Conclusion: Non-production of the separate agreement and the witness differences did not dislodge the complainant's case or justify acquittal.
Issue (iii): Whether the cheques were issued only as security and whether the examination of the accused under the Code of Criminal Procedure caused prejudice.
Analysis: The Court held that the cheque amounts matched the invoices and were issued in the course of the admitted supply transactions, so the cheques could not be treated as mere security instruments. It also held that the questioning of the accused under Section 313 of the Code, though not ideal in form, conveyed the substance of the accusations and did not cause prejudice, especially since the accused also entered the witness box.
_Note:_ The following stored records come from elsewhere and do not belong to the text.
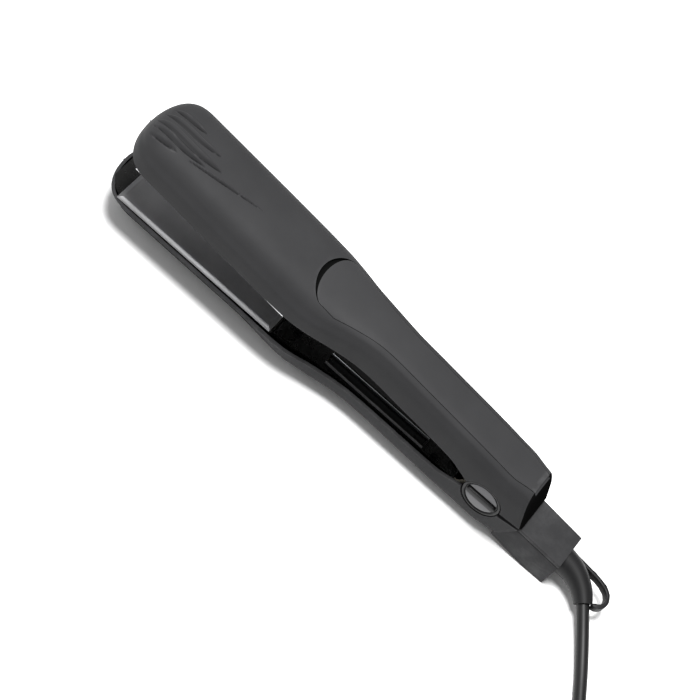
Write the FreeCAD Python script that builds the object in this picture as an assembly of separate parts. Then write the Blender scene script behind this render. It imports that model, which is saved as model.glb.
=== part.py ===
# Wide-plate hair iron: two hinged arms, floating plates, a hinge lock and a mains lead.
# Millimetres. +X runs from the tip to the lead, +Z is up, the origin is the middle of
# the box's base. Both arms are drawn closed, in an arm frame whose height h is measured
# outwards from the plane where the plates meet, then placed; the upper one stands open.
import FreeCAD, Part
import math
import os

from FreeCAD import Vector, Rotation, Placement

os.makedirs("parts", exist_ok=True)

# Driving dimensions
contactHeight = 26.0        # the plane where the plates meet, above the table
hingeX = 96.0
openAngle = 6.6
tipX = -147.0
blockEndX = 147.0
plateFrontX = -135.0
plateRearX = -35.0
plateHalf = 22.5
plateThick = 1.6
plateGap = 0.15             # from each plate to the contact plane when closed
floatTravel = 1.0
wall = 2.2
panelThick = 1.4
panelInset = 5.8            # from the widest line of an arm to the seam of its inlay
panelFrontX = -36.0
shellRearX = 121.0
pinRadius = 2.5
runningGap = 0.06
capRadius = 11.0
capWellRadius = 11.5
capFace = 14.6              # outer face of the hinge caps, from the middle plane
capDepth = 2.6
upperLug = (8.7, 11.7)      # inner and outer face of each lug, from the middle plane
lowerLug = (5.4, 8.4)
lugRadius = 7.5
cordDiameter = 6.5
cordHeight = 3.4            # axis of the lead above the table
reliefHeight = 12.5
reliefBend = 28.0
reliefTurn = 50.0
lowerLean = 0.25            # how far the lower head's sides draw in towards its belly
handleShoulder, handleCrown = 21.8, 25.8    # of the upper handle
coilCentre = (284.0, -40.0)
coilInner = 21.6
coilOuter = 47.8
coilTop = 12.4

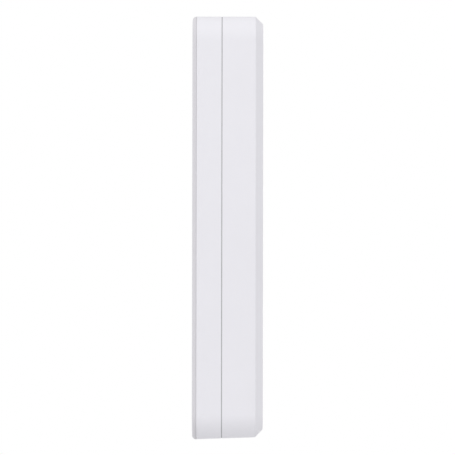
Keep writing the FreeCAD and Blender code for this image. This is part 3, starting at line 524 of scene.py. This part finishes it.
CROWN_ANGLE = 1.25
CROWN_HEIGHT = 0.95
MOTION_WIDTH = 12.0
MOTION_HEIGHT = 6.0
MOTION_FLANGE = 0.98
PIPE_X = 12.0
PIPE_RADIUS = 1.3
PIPE_HOLE = 1.35
BUTTON_RADIUS = 10.3
BUTTON_FLANGE = 11.9
BUTTON_BOSS = 2.6
BUTTON_STEP = 1.2
DISH_RADIUS = 9.4
DISH_DEPTH = 0.42
RING_INNER = 10.6
RING_OUTER = 12.4
RING_FLANGE = 14.0
RETURN_PAD_OUTER = 8.6
RETURN_PAD_INNER = 6.4

shell_back, FACE = depths("front_housing")
face_back = FACE - FACE_WALL
seal_front = depths("seam_gasket")[1]
board_front = depths("main_board")[1]
panel_back, panel_front = depths("camera_panel")
panel_x, panel_z = middle("camera_panel")
panel_w, panel_h = size("camera_panel")
camera_x, camera_z = middle("lens_ring")
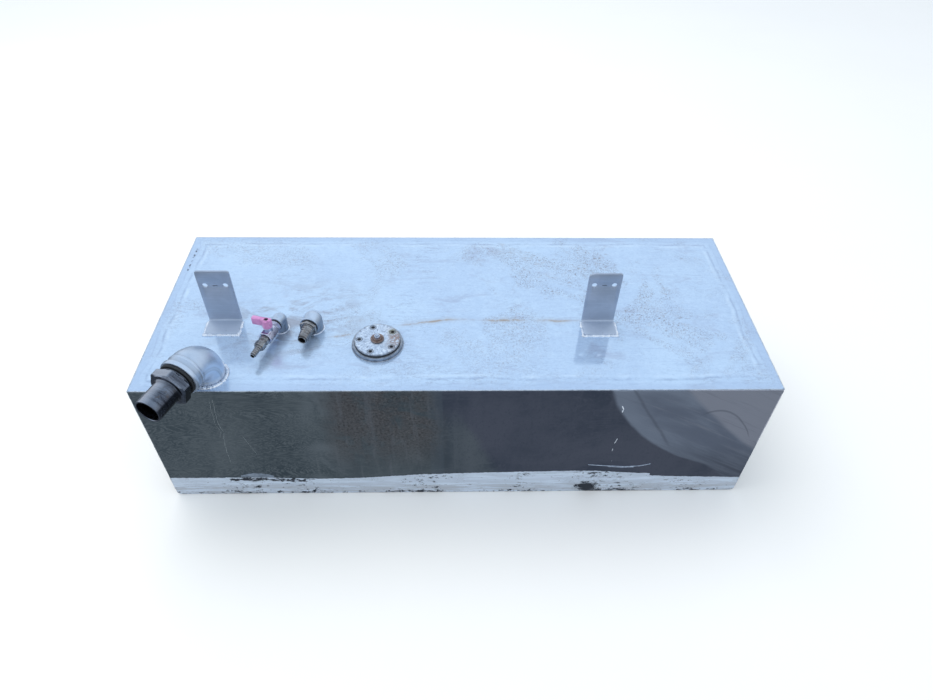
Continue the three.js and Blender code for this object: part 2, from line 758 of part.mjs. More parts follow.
/** The float on its tube, at rest on the lower stop because the tank is empty. */
function levelGauge() {
  const { tube: tubeRadius, bore, bottom, stop, stopHeight, lowerStop, upperStop } = LEVEL;
  const { float, floatBore, floatHeight, floatRound } = LEVEL;
  const stopBore = tubeRadius + GAP;
  const rest = lowerStop + stopHeight;
  const floatTop = rest + floatHeight;
  const floatStations = [
    [rest, round(float - floatRound)],
    [rest + floatRound, round(float)],
    [floatTop - floatRound, round(float)],
    [floatTop, round(float - floatRound)],
    [floatTop, round(floatBore)],
    [rest, round(floatBore)],
  ];
  return group(
    [SENDER.x, SENDER.y, 0],
    piece('sender_tube', tube(bottom, LID_TOP + FLANGE_BOTTOM, tubeRadius, bore), FINISH.inner()),
    piece('float_stop_lower', tube(lowerStop, rest, stop, stopBore), FINISH.inner()),
    piece('float_stop_upper', tube(upperStop, upperStop + stopHeight, stop, stopBore), FINISH.inner()),
    piece('sender_float', turned(floatStations, { looped: true }), FINISH.nylon()),
  );
}

// ---------------------------------------------------------------- assembly

function valveTurningParts() {
  const parts = [valveBall(), valveStem(), valveHandle(), handleScrew()];
  return group([VALVE.pivot, 0, OUTLET.rise], ...parts);
}

function stemSeal() {
  const { bottom, top, radius, bore } = STEM_SEAL;
  const seal = piece('valve_stem_seal', tube(bottom + GAP, top, radius, bore), FINISH.rubber());
  return group([VALVE.pivot, 0, OUTLET.rise], seal);
}

const tank = new THREE.Group();
tank.add(
  shellWrapper(),
  facePanel('front_panel', -TANK.depth / 2),
  facePanel('back_panel', INSIDE_DEPTH / 2),
  topPanel(),
  bafflePlate(),
  ...BRACKETS.map(bracket),
  onLid(FILLER, fillerElbow(), alongLeg(FILLER, sealRing('filler_seal', FILLER), fillerTail())),
  onLid(VENT, domedElbow('vent_elbow', VENT), alongLeg(VENT, sealRing('vent_seal', VENT), ventTail())),
  onLid(
    OUTLET,
    domedElbow('outlet_elbow', OUTLET),
    alongLeg(
      OUTLET,
      sealRing('outlet_seal', OUTLET),
      valveSeat('valve_seat_inner', -1),
      valveSeat('valve_seat_outer', 1),
      outletTail(),
    ),
    valveBody(),
    stemSeal(),
    valveTurningParts(),
  ),
  outletDipTube(),
  onLid(SENDER, senderRing(), senderGasket(), senderFlange(), ...senderScrews(), ...terminalStack()),
  levelGauge(),
);

export default tank;
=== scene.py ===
"""Looks of the rectangular welded metal fuel tank: fine surfaces, materials, light and camera."""

import math

import bmesh
import bpy
from mathutils import Matrix, Vector, noise


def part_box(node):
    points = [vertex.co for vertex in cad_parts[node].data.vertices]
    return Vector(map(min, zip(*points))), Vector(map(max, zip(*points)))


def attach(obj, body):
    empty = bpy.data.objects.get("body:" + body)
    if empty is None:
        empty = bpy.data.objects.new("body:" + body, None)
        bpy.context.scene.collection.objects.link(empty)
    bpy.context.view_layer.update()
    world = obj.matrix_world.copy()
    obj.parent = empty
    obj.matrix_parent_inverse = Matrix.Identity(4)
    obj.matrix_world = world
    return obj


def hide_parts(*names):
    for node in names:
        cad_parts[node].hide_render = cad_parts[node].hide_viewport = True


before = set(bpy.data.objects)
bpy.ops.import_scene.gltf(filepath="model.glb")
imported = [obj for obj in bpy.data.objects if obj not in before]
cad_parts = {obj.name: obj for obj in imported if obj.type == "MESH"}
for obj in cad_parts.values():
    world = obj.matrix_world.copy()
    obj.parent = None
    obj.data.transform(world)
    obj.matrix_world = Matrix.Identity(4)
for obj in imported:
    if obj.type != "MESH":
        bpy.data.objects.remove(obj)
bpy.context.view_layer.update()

# ---------------------------------------------------------------- driving dimensions, in millimetres

MM = 0.001
TINY = 1e-6
RIGHT_ANGLE = math.pi / 2
FULL_TURN = 2 * math.pi

HALF_WIDTH = round(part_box("top_panel")[1].x / MM, 3)
HALF_DEPTH = round(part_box("top_panel")[1].y / MM, 3)
LID_TOP = round(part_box("top_panel")[1].z / MM, 3)
SHEET = 2
LID_UNDERSIDE = LID_TOP - SHEET
END_RADIUS = 9
LID_CORNER = 4
# How much smaller a thread is than the socket it screws into.
THREAD_PLAY = 0.3
# The seam gap is left free at the sheets' edges for the seam beads.
SEAM_GAP = 1.3
# The ends stand in by a hair, so that the fine model stays within the CAD model's box.
HAIR = 0.01
# The seeds that tell one sheet's unevenness from another's.
FRONT_BULGE = 1.5
BACK_BULGE = 5.5
LEFT_BULGE = 3.5
RIGHT_BULGE = 7.5

BRACKET = {"width": 50, "sheet": 3, "bend": 3, "foot": 34, "corner": 4, "hole": 4, "spacing": 30}
BRACKETS = {
    "bracket_left": {"x": -359.6, "back": -36.5, "height": 97, "holes": 71},
    "bracket_right": {"x": 217, "back": -39.5, "height": 95, "holes": 74, "top_left": 8},
}
FILLER = {
    "x": -357.7, "y": -153.5, "heading": -111.3, "rise": 43, "reach": 50, "bend": 35.5,
    "leg": 23.2, "throat": 26.7, "rim": 28.3, "bore": 19, "socket": 22, "tail": 18.6,
    "tail_bore": 16, "flats": 51.5, "hex_near": 58, "hex_far": 73, "tip": 112.5, "rim_width": 7,
    "ring_back": 17, "opening": 19,
}
OUTLET = {
    "x": -271.7, "y": -56.2, "heading": -107.7, "rise": 18.6, "reach": 11.5,
    "leg": 10.9, "bore": 4, "socket": 6.6, "opening": 5.3,
}
VALVE = {
    "near": 13.6, "pivot": 31.5, "far": 44.5, "flats": 18.8, "boss": 6.5, "boss_top": 13.2,
    "boss_bottom": 7.2, "seat": 8.2, "handle_bottom": 13.5, "handle_top": 28,
}
LEVER = {"length": 22.3, "behind": 7.5, "width": 7.5, "height": 11.5, "hub": 7.3, "skew": 3}
OUTLET_TAIL = {
    "collar": 7.8, "flats": 14.5, "radius": 4.5, "bore": 2.6, "hex_near": 53.5, "hex_far": 63.5,
    "tip": 82,
}
VENT = {
    "x": -222.3, "y": -55, "heading": -102.3, "rise": 16, "reach": 14,
    "leg": 14.8, "bore": 7, "socket": 10.4, "opening": 8,
}
VENT_TAIL = {
    "flats": 25, "hex_near": 16.2, "hex_far": 20.6, "root": 9.3, "tip_radius": 7.3, "bore": 5, "tip": 45.3,
}
SENDER = {
    "x": -122, "y": -91, "ring": 37.5, "ring_height": 6, "hole": 21, "gasket": 34.5, "opening": 21,
    "gasket_thickness": 2, "flange": 34, "flange_thickness": 2.5, "pitch": 27, "screws": 5,
}
SCREW = {"shank": 2.5, "head": 4.7, "head_depth": 2.2, "length": 10, "socket": 3, "socket_depth": 1.8}
TERMINAL = {"stud": 2.4, "washer": 10, "collar": 6.5, "nut_flats": 8, "nut_height": 4, "top": 9.5}

FLANGE_BOTTOM = SENDER["ring_height"] + SENDER["gasket_thickness"]
FLANGE_TOP = FLANGE_BOTTOM + SENDER["flange_thickness"]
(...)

The dishonour for stop-payment, coupled with failure to show sufficient funds, attracted penal liability.
Conclusion: The cheques were issued towards discharge of liability, and no material prejudice was shown from the examination of the accused.
Final Conclusion: The acquittal was reversed, the accused was held liable for dishonour of cheques, and the complaints stood established on the merits.
Ratio Decidendi: In a cheque dishonour prosecution, once supply and issuance of cheques are proved, the statutory presumptions arise and can be displaced only by a credible defence; a separate dispute with a third party, unsupported by material linking it to the cheque transaction, does not rebut liability under Section 138 of the Negotiable Instruments Act, 1881.